分别采用脉冲激光焊和氩弧焊对0.7 mm厚1Cr18Ni9Ti不锈钢薄板实施焊接, 并针对两种方法获得的焊接接头的表观质量、显微组织和力学性能进行了对比研究。结果表明, 激光焊接试样的热影响区宽约60 μm, 焊缝组织为垂直于熔合线外延生长的柱状晶; 氩弧焊焊接试样的热影响区宽约1.3 mm, 热影响区内形成孪晶组织, 焊缝内靠近熔合线附近为外延生长的柱状枝晶, 到焊缝中心区域转化为等轴枝晶。基于多元合金凝固柱状晶/等轴晶转变模型揭示了两种焊接方法下焊缝区凝固组织的形成机理。显微硬度及室温拉伸性能测试结果表明, 两种焊接方法获得的焊缝区的硬度均略低于母材, 氩弧焊焊接接头的硬度分布曲线呈马鞍形, 热影响区的硬度最低。激光焊接薄板试样的抗拉强度显著高于氩弧焊。

The 1Cr18Ni9Ti stainless steel sheet samples with the thickness of 0.7 mm were welded by laser welding and TIG welding, respectively, and the microstructure and mechanical properties of the weld joints were investigated. It was found that the width of the heat affected zone of laser welding sample was approximately 60 μm, and the microstructure in the weld was dominated by the columnar grains growing epitaxially to the weld bond. The width of the heat affected zone of TIG welding sample was about 1.3mm, and the twin was formed in the heat affected zone. The microstructure in the TIG weld was composed by the epitaxial columnar dendritic grains near the weld bond and the equiaxed dendritic grains in the middle of the weld. The formation mechanism of the microstructure in the laser weld and TIG weld was disclosed based on the columnar to equiaxed transition (CET) model.
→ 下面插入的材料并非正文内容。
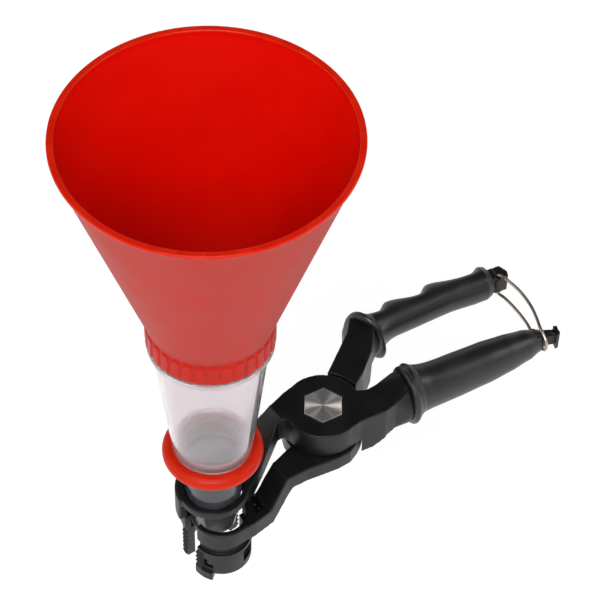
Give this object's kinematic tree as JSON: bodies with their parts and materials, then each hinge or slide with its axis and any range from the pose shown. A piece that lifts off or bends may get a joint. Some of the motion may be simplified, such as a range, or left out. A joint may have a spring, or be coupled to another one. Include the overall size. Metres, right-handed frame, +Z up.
{
  "type": "clamp funnel",
  "caption": "Wide red funnel bowl on a clear sight tube and tapered spout, held by black crossed levers whose half-round toothed jaws spread inside a filler neck.",
  "frame": {"origin": "on the funnel axis, in the plane of the stop faces that rest on the filler neck", "axes": "+Z up the funnel axis, +X from the funnel axis to the handle ends, +Y to the rear handle"},
  "size_m": [0.2717, 0.1354, 0.3038],
  "materials": {
    "red_plastic": "fine frosted outside, smooth inside",
    "nut_plastic": "smooth moulded",
    "clear_plastic": "clear polished",
    "smoky_plastic": "smoky clear",
    "seal_rubber": "matte",
    "black_plastic": "satin moulded",
    "grip_rubber": "soft satin",
    "steel": "turned face",
    "spring_steel": "drawn wire"
  },
  "bodies": {
    "upper_lever_body": {"upper_lever": "black_plastic", "rear_jaw": "black_plastic", "front_grip": "grip_rubber", "pivot_bolt": "steel", "head_washer": "steel", "pivot_bush": "steel", "torsion_spring": "spring_steel"},
    "lower_lever_body": {"lower_lever": "black_plastic", "front_jaw": "black_plastic", "rear_grip": "grip_rubber", "pivot_nut": "steel", "nut_washer": "steel"},
    "bail_body": {"wire_bail": "spring_steel"},
    "tube_body": {"sight_tube": "clear_plastic", "spout": "smoky_plastic", "spout_seal": "seal_rubber"},
    "nut_body": {"tube_nut": "nut_plastic"},
    "bowl_body": {"funnel_bowl": "red_plastic", "bowl_seal": "seal_rubber"}
  },
  "joints": [
    {"name": "jaw_pivot", "type": "hinge", "parent": "upper_lever_body", "child": "lower_lever_body", "pos_m": [0.066, -0.0023, 0.028], "axis": [0, 0, 1], "range_deg": [0, 10]},
    {"name": "bail_swing", "type": "hinge", "parent": "lower_lever_body", "child": "bail_body", "pos_m": [0.1972, 0.0183, 0.0312], "axis": [0, 0, 1], "range_deg": [-5, 130]},
    {"name": "funnel_lift", "type": "slide", "parent": "upper_lever_body", "child": "tube_body", "axis": [0, 0, 1], "range_m": [0, 0.09]},
    {"name": "nut_turn", "type": "hinge", "parent": "tube_body", "child": "nut_body", "pos_m": [0, 0, 0.055], "axis": [0, 0, 1], "range_deg": [-360, 0]},
    {"name": "bowl_lift", "type": "slide", "parent": "tube_body", "child": "bowl_body", "axis": [0, 0, 1], "range_m": [0, 0.03]}
  ],
  "couplings": [
    {"joint": "bail_swing", "follows": "jaw_pivot", "ratio": 12}
  ]
}
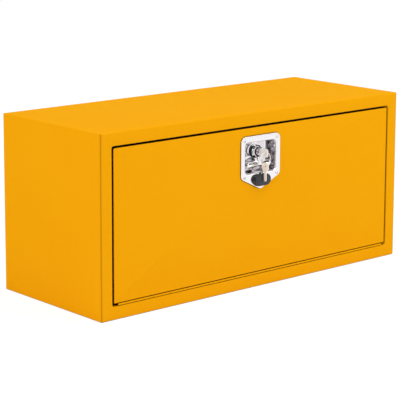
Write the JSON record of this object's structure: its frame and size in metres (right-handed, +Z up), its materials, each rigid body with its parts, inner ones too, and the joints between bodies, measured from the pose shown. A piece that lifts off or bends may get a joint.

The microhardness and room temperature tensile testing indicated that the weld hardness obtained by laser welding and TIG welding were all lower than that of the base metal. The hardness distribution curve of the TIG welding sample was like a saddle with the hardness of the heat affected zone lowest. The strength of the laser welding sample is much higher than that of TIG welding sample.